IBM develops software to reduce personal data in AI training
Researchers at US technology giant IBM have developed ways of improving the protection of privacy during the training of artificial intelligence models.
The AI Privacy and Compliance Toolkit allows data scientists to create machine learning models that protect the privacy of training data while following the necessary data protection regulations.
Overcoming AI security issues
The issue is that, even if training data itself is not exposed, AI trained on real data might leak sensitive information if someone is determined enough.
The IBM software, which assesses privacy risk, has applications in industries ranging from fintech to health care to insurance - anywhere that relies on sensitivity training data. The software involves a number of approaches, including differential privacy (DP).
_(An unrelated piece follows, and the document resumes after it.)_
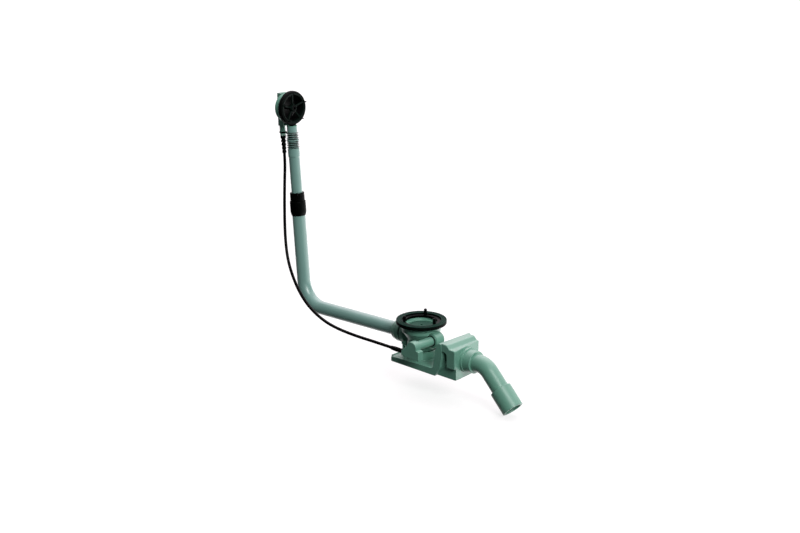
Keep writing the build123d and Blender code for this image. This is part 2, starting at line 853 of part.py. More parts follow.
# Overflow housing: flange and bowl about the head's axis, and a flat duct down to the spigot
bowl_back = head_front - head_flange_thickness - bowl_depth
duct_shoulder = -duct_drop
spigot_end = duct_shoulder - spigot_length
duct_top = -bowl_radius + 8
duct_reach = 3 * flex_neck_radius
with BuildPart() as overflow_housing:
    with BuildSketch(head_section):
        with BuildLine():
            FilletPolyline(
                (bowl_back, 0),
                (bowl_back, bowl_radius),
                (head_front - head_flange_thickness, bowl_radius),
                (head_front - head_flange_thickness, head_flange_radius),
                (head_front, head_flange_radius),
                (head_front, 0),
                radius=[0, 5, 1, 0.6, 0.6, 0],
                close=True,
            )
        make_face()
    revolve(axis=head_axis)
    with BuildSketch(head_level(duct_shoulder + 2)):
        Circle(flex_neck_radius)
        with Locations((head_front + duct_reach / 2, 0)):
            Rectangle(duct_reach, duct_reach, mode=Mode.SUBTRACT)
    extrude(amount=duct_top - duct_shoulder - 2)
    with BuildSketch(head_level(duct_shoulder)):
        Circle(flex_neck_radius)
    extrude(amount=2)
    with BuildSketch(head_level(spigot_end)):
        Circle(spigot_radius)
    extrude(amount=spigot_length)
    with BuildSketch(head_section):
        with BuildLine():
            FilletPolyline(
                (bowl_back + bowl_wall, 0),
                (bowl_back + bowl_wall, bowl_radius - bowl_wall),
                (head_front + 1, bowl_radius - bowl_wall),
                (head_front + 1, 0),
                radius=[0, 3, 0, 0],
                close=True,
            )
        make_face()
    revolve(axis=head_axis, mode=Mode.SUBTRACT)
    with BuildSketch(head_level(spigot_end)):
        Circle(spigot_radius - 1.6)
    extrude(amount=spigot_length + 0.5, mode=Mode.SUBTRACT)
    with BuildSketch(head_level(duct_shoulder + 0.5)):
        Circle(spigot_radius - 1.6)
        with Locations((head_front - head_flange_thickness + duct_reach / 2, 0)):
            Rectangle(duct_reach, duct_reach, mode=Mode.SUBTRACT)
    extrude(amount=duct_top - duct_shoulder, mode=Mode.SUBTRACT)
    with BuildSketch(head_plane(bowl_back - 1)):
        Circle(drive_shaft_radius + run_gap)
    extrude(amount=bowl_wall + 2, mode=Mode.SUBTRACT)
overflow_housing.part.label = "overflow_housing"

# Rubber seal that the bath wall is clamped against
with BuildPart() as overflow_seal:
    with BuildSketch(head_section):
        with BuildLine():
            FilletPolyline(
                (head_front, head_seal_inner_radius),
                (head_front, head_seal_radius),
                (head_front + head_seal_depth * 0.5, head_seal_radius),
                (head_front + head_seal_depth, head_seal_nose_radius),
                (head_front + head_seal_depth, head_seal_inner_radius),
                radius=[0, 1, 2, 1, 0.4],
                close=True,
            )
        make_face()
    revolve(axis=head_axis)
overflow_seal.part.label = "overflow_seal"

# Star: ring, spokes that dip towards the hub, and a pin at each spoke's end
star_front = head_front + star_depth
hub_back = head_front + 1
with BuildPart() as overflow_star:
    with BuildSketch(head_section):
        with BuildLine():
            FilletPolyline(
                (head_front, star_inner_radius),
                (head_front, star_outer_radius),
                (star_front, star_outer_radius),
                (star_front - 2, star_inner_radius),
                radius=[0, 0, 1, 0.6],
                close=True,
            )
        make_face()
    revolve(axis=head_axis)
    for spoke in range(star_spokes):
        angle = pi / 2 + 2 * pi * spoke / star_spokes
        across = Vector(0, cos(angle), 0) + riser_dir * sin(angle)
        spoke_plane = Plane(origin=head_centre, x_dir=across, z_dir=across.cross(face_dir))
        with BuildSketch(spoke_plane):
            with BuildLine():
                Polyline(
                    (drive_radius + 1.5, star_front - 1.5),
                    (star_hub_radius + 5, star_front - 4.5),
                    (star_inner_radius + 1, star_front - 1.8),
                    (star_inner_radius + 1, star_front - 1.8 - star_spoke_depth),
                    (star_hub_radius + 5, star_front - 4.5 - star_spoke_depth),
                    (drive_radius + 1.5, star_front - 2 - star_spoke_depth),
                    close=True,
                )
            make_face()
        extrude(amount=star_spoke_width / 2, both=True)
    with BuildSketch(head_section):
        with BuildLine():
            FilletPolyline(
                (hub_back, drive_radius + run_gap),
                (hub_back, star_hub_radius - 1),
                (star_front - 3, star_hub_radius),
                (star_front + 0.5, star_hub_radius - 1.5),
                (star_front + 0.5, drive_radius + run_gap),
                radius=[0, 0.8, 1, 0.8, 0],
                close=True,
            )
        make_face()
    revolve(axis=head_axis)
    with BuildSketch(head_plane(star_front - 4)):
        with PolarLocations((star_inner_radius + star_outer_radius) / 2 + 0.6, star_spokes, start_angle=90):
            Circle(star_pin_radius)
    extrude(amount=4 + star_pin_length)
overflow_star.part.label = "overflow_star"

# Drive socket: square socket in front, shaft through the housing, crank disc and pin behind
crank_front = bowl_back - 2 * loose_gap
crank_back = crank_front - crank_disc_thickness
slider_front = -slider_offset + slider_thickness / 2
pin_end = -slider_offset - slider_thickness / 2
crank_turn = radians(45)
drive_front = star_front + 1
with BuildPart() as drive_socket:
    with BuildSketch(head_plane(hub_back)):
        Circle(drive_radius)
    extrude(amount=drive_front - hub_back)
    chamfer(drive_socket.faces().sort_by(head_axis)[-1].edges(), length=0.6)
    with BuildSketch(head_plane(crank_front)):
        Circle(drive_shaft_radius)
    extrude(amount=hub_back - crank_front)
    with BuildSketch(head_plane(crank_back)):
        Circle(crank_disc_radius)
    extrude(amount=crank_disc_thickness)
    with BuildSketch(head_plane(pin_end)):
        with Locations((crank_radius * cos(crank_turn), -crank_radius * sin(crank_turn))):
            Circle(crank_pin_radius)
    extrude(amount=crank_back - pin_end)
    with BuildSketch(head_plane(drive_front - drive_socket_depth)):
        Rectangle(drive_square, drive_square)
    extrude(amount=drive_socket_depth, mode=Mode.SUBTRACT)
drive_socket.part.label = "drive_socket"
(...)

In , Abigail Goldsteen, Researcher in Data Security & Privacy, IBM Research, said: “Applied during the training process, DP could limit the effect of anyone’s data on the model’s output. It gives robust, mathematical privacy guarantees against potential attacks on a user, while still delivering accurate population statistics. [...] However, DP excels only when there’s just one or a few models to train. That’s because it’s necessary to apply a different method for each specific model type and architecture, making this tool tricky to use in large organizations with a lot of different models.”
To counteract that, data can be anonymised before the model is trained. The process involves generalising data, by removing specific values and instead providing a blurred range. IBM’s innovation in its software is to tailor the extent of that process to the needs of the organisation.
“This technology anonymizes machine learning models while being guided by the model itself,” said Goldsteen. “We customize the data generalizations, optimizing them for the model’s specific analysis – resulting in an anonymized model with higher accuracy. The method is agnostic to the specific learning algorithm and can be easily applied to any machine learning model.